Wes now has two children with Alicia and two with Cheryl, a 23-year-old woman struggling with an addiction to heroin. Wes has grown sick of the drug game and wishes to get out. He asks his friend Levy for advice, and the two of them enroll in the Jobs Corps program. Wes adores the Jobs Corps campus, earns his GED in record time, and thrives in his vocational training as a carpenter, even building a house for his daughter. However, things become more difficult back in the outside world; Wes earns minimum wage working temporary, menial jobs and has no time to spend with his family. Eventually, he starts dealing drugs again.
The narrative jumps forward in time again. Mary has just learned that Tony and Wes are wanted for the murder of an off-duty cop, Sergeant Bruce Prothero, during a jewelry store robbery. She is aggressively searched and interrogated by the police, who even interrupt Aunt Nicey’s daughter’s wedding to question the guests about Wes and Tony’s whereabouts. In reality, Wes and Tony are hiding out at their uncle’s house in North Philadelphia. After 12 days, the men are found and arrested. While Tony accepts a plea deal to avoid the death penalty, Wes maintains his innocence and his case goes to trial. He is found guilty and sentenced to life in prison.

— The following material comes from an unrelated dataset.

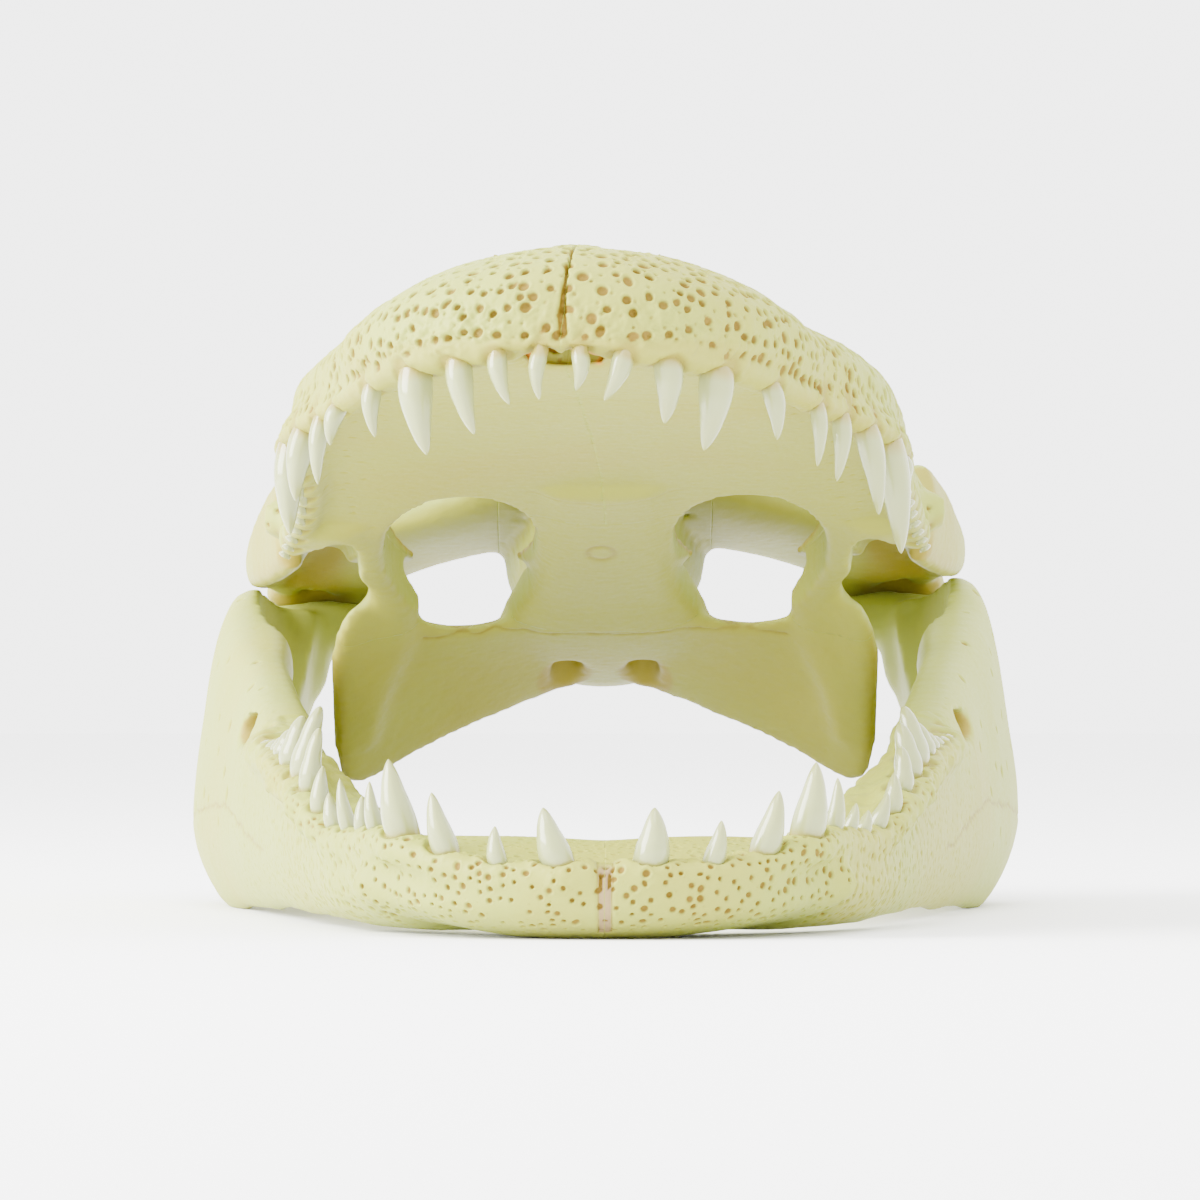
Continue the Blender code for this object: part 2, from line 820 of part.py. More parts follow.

Moore, meanwhile, is in his senior year at Johns Hopkins University and completing his second internship with Mayor Kurt Schmoke. Schmoke advises Moore to pursue the prestigious Rhodes Scholarship, which Moore is awarded. The next semester, Moore travels to South Africa for a study abroad program. There, he meets Mama and Zinzi, who teach him about the legacy of apartheid and the maturation rituals of the Xhosa tribe. It is while Moore is in South Africa that he first learns about Wes.
In the epilogue, Moore provides an update on each of the major characters in the book. Wes is a grandfather at 33 and is serving the tenth year of his prison sentence. Most of Moore’s family members have found success and happiness, whereas most of Wes’s continue to struggle, and both Tony and Cheryl are dead. Moore himself has led an extraordinary career. After graduating from Oxford with a master’s degree in international relations, he works at the White House and on Wall Street, serves in Afghanistan, and marries his “best friend,” Dawn. Moore reiterates that it is difficult to identify any single factor that caused the differentiation between his and Wes’s destinies, but that the support of Moore’s family and community had an enormously positive impact.
In the afterword, Moore notes that some readers were disappointed by his lack of conclusive statement on what made the difference between his and Wes’s fate. He adds that each reader tends to come up with their own answer, which is the way it should be. Moore is moved that so many people enjoy the book, and admits that he was particularly heartened to hear from a 15-year-old in juvenile detention who told him that the book inspired him to make positive changes in his life.
In the “call to action,” Tavis Smiley argues that the book helps to show how people’s destinies are shaped, and that it encourages the reader to realize their own power. He advises the reader to try their hardest and let God “take care of the rest.”